**Aim of the task**. Each line from the one containing "Keep writing the" through the one containing "# Liner in the collar" is to be retyped exactly, both end lines included, and all other lines left out.

**Extracted material**.

○ ○ ○ ○ ○

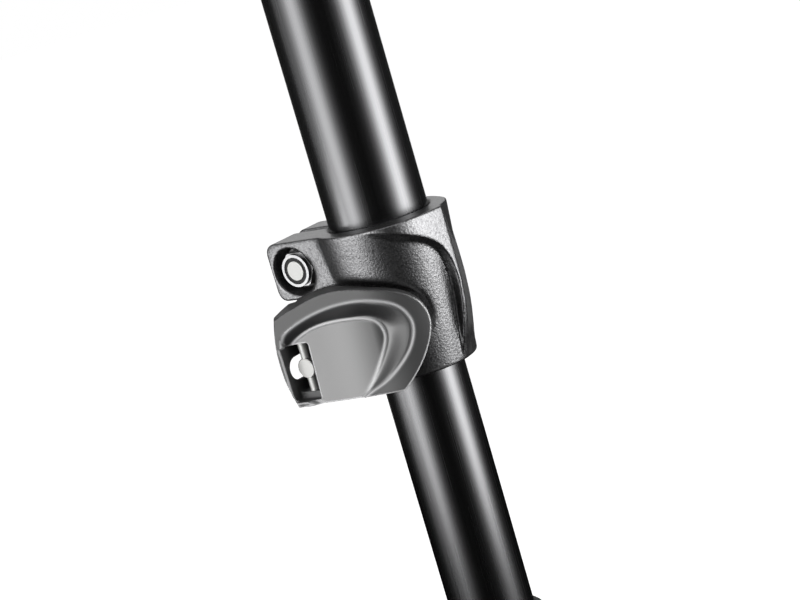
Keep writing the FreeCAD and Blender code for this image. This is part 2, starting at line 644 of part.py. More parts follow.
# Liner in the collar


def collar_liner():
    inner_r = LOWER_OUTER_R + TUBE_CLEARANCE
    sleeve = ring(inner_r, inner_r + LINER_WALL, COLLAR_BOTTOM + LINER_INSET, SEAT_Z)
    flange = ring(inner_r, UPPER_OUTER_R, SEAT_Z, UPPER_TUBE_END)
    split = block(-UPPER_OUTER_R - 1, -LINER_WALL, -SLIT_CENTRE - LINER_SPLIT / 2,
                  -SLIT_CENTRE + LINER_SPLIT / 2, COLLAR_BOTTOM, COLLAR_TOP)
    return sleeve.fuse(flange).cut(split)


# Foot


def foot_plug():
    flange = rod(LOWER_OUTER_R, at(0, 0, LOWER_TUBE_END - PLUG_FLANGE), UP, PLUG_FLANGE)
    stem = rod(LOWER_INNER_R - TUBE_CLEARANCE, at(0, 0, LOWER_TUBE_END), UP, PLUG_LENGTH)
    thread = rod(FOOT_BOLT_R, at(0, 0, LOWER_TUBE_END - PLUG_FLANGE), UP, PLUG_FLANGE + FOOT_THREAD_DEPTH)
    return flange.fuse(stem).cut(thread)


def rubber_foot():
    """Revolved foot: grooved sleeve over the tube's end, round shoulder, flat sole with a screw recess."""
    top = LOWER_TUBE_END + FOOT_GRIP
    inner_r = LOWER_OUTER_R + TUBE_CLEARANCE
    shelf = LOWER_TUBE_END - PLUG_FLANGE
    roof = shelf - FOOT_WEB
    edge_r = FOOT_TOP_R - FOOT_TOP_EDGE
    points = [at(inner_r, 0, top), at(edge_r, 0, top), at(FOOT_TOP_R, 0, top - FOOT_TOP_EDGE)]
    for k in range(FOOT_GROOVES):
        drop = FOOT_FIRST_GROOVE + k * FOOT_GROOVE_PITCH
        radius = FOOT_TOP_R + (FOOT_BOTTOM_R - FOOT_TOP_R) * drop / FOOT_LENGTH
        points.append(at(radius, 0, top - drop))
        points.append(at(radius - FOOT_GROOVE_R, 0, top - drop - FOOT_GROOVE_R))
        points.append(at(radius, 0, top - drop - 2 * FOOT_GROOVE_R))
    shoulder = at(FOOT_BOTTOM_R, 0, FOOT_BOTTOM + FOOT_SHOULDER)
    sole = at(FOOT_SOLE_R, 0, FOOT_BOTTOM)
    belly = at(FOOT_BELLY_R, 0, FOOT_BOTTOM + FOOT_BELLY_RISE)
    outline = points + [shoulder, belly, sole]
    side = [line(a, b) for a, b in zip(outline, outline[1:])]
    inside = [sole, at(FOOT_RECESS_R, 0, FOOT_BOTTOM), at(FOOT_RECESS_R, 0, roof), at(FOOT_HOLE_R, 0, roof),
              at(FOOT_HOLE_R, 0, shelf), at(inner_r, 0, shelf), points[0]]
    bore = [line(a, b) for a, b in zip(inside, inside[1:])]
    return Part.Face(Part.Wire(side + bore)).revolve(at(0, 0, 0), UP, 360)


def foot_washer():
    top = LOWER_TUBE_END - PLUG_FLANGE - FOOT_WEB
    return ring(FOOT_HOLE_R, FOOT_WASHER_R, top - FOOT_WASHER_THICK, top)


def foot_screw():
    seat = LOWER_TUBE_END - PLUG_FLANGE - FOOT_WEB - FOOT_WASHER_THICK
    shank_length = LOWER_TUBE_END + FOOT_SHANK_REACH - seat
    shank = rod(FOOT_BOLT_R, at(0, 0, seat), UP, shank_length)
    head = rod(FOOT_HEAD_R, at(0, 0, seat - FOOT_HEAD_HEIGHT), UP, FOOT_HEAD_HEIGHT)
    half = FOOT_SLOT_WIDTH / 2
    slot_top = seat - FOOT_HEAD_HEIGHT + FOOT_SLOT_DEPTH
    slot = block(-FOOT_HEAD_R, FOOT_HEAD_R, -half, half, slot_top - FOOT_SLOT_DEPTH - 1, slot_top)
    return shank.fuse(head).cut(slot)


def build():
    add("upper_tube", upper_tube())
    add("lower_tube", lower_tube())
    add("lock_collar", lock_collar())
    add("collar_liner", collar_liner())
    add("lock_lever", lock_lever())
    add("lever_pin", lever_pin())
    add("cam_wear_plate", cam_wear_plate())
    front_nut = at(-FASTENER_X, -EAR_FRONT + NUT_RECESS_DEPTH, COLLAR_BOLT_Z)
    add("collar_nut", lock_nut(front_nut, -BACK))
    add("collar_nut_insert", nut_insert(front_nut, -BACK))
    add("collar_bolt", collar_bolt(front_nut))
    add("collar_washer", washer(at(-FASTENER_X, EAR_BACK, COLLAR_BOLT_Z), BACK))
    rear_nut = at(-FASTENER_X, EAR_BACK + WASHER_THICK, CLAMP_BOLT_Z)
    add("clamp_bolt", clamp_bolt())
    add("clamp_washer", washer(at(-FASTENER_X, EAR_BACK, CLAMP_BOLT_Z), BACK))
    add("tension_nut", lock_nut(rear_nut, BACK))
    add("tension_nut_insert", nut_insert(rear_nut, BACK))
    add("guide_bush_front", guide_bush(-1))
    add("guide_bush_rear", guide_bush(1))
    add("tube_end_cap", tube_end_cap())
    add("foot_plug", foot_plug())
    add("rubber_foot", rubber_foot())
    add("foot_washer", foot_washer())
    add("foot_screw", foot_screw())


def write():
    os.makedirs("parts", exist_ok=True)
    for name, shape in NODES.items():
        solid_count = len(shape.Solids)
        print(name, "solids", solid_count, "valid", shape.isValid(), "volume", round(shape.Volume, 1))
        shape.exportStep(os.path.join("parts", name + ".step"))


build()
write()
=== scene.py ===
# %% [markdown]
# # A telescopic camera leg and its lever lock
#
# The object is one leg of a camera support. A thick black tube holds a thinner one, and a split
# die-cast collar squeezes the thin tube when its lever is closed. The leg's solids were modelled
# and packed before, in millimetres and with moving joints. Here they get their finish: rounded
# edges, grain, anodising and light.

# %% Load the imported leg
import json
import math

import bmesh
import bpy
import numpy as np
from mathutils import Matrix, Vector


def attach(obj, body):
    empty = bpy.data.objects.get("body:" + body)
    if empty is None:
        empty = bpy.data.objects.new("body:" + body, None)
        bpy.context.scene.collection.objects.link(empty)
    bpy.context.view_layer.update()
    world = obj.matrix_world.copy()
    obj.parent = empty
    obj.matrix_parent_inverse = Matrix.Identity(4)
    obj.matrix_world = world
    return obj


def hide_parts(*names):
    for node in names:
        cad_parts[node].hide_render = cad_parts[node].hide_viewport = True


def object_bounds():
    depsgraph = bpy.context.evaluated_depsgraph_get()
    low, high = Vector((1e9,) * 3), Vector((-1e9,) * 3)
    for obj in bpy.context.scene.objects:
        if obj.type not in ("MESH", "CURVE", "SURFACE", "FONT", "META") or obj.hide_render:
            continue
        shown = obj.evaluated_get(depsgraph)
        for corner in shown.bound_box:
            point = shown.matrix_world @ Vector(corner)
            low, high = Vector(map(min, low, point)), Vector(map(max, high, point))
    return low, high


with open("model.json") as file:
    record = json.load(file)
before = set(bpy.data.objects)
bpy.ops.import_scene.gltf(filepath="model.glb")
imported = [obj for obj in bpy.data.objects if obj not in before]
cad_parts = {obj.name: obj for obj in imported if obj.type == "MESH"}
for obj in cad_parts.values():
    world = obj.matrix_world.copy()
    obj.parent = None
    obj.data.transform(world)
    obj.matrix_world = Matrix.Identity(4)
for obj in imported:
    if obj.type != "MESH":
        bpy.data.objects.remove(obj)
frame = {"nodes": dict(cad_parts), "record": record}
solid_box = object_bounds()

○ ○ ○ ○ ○

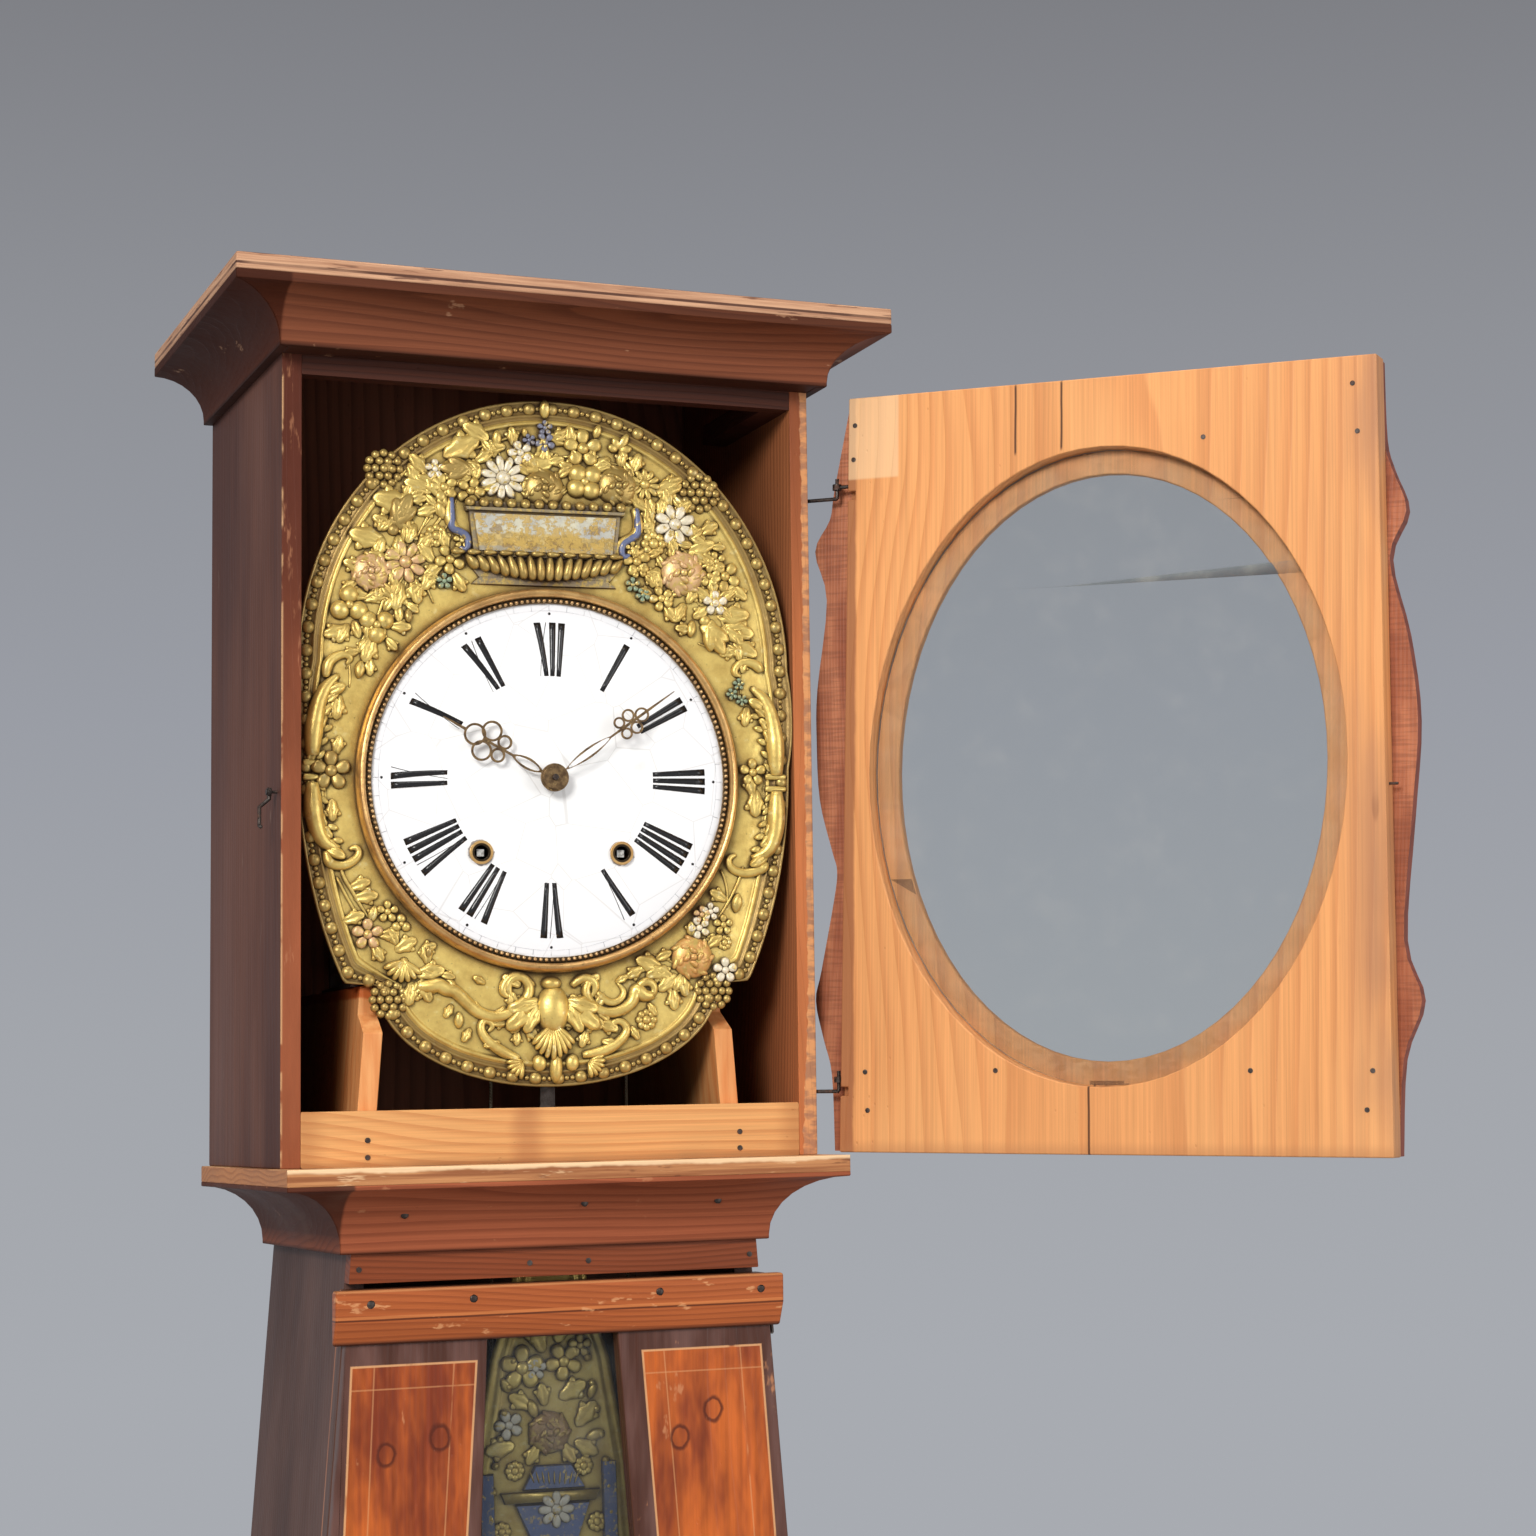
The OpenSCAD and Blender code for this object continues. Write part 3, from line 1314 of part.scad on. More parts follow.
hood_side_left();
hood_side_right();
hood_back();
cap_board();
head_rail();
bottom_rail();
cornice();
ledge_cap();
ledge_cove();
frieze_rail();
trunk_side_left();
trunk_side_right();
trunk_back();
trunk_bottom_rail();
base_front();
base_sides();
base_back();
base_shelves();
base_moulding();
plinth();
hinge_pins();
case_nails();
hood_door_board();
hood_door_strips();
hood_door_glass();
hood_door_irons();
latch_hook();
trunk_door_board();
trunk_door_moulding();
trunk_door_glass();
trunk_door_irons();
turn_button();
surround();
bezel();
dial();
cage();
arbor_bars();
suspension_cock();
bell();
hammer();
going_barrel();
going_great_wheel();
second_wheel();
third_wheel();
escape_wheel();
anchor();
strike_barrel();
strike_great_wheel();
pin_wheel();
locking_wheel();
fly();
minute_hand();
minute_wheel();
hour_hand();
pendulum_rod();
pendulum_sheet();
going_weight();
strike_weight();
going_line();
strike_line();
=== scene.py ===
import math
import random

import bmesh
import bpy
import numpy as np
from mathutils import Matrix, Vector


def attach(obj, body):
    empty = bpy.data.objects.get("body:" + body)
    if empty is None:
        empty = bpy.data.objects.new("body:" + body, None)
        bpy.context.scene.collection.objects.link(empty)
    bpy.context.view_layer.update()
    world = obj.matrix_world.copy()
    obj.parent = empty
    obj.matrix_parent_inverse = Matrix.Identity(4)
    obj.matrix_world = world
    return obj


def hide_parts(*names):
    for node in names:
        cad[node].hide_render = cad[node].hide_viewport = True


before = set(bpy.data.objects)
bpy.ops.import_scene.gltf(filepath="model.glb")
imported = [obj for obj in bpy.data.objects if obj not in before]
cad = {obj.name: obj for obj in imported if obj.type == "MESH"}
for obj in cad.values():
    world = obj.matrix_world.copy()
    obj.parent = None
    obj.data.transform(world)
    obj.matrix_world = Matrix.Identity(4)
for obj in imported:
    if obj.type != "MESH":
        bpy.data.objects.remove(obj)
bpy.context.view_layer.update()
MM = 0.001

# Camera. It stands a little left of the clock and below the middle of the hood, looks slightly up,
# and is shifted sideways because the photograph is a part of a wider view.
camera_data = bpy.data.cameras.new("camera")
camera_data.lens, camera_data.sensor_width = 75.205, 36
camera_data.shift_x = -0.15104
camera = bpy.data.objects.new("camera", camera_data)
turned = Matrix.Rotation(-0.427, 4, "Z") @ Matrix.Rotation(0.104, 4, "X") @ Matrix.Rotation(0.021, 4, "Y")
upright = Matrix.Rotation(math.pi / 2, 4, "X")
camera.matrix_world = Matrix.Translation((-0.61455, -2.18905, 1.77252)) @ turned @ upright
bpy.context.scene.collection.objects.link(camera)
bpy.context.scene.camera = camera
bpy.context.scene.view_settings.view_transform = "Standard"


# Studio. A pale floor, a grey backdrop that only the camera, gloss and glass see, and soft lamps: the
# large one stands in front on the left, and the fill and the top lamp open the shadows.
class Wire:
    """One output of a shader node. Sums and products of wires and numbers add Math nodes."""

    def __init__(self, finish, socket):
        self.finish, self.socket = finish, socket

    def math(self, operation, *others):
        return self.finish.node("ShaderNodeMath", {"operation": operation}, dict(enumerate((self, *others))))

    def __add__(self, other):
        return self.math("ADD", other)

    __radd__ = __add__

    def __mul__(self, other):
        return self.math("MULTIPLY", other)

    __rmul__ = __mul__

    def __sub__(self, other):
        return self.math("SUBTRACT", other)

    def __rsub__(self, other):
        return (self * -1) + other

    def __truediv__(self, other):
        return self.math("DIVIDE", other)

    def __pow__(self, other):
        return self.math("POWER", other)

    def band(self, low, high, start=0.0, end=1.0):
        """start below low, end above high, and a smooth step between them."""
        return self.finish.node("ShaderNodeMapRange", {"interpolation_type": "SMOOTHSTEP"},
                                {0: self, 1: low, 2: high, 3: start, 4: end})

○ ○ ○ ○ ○

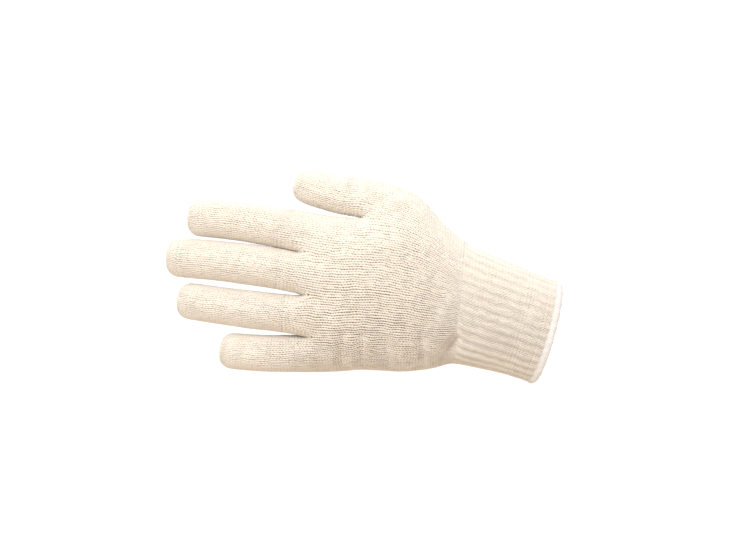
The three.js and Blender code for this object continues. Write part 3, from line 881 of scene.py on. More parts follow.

○ ○ ○ ○ ○

**Exercise result**.
Keep writing the FreeCAD and Blender code for this image. This is part 2, starting at line 644 of part.py. More parts follow.
# Liner in the collar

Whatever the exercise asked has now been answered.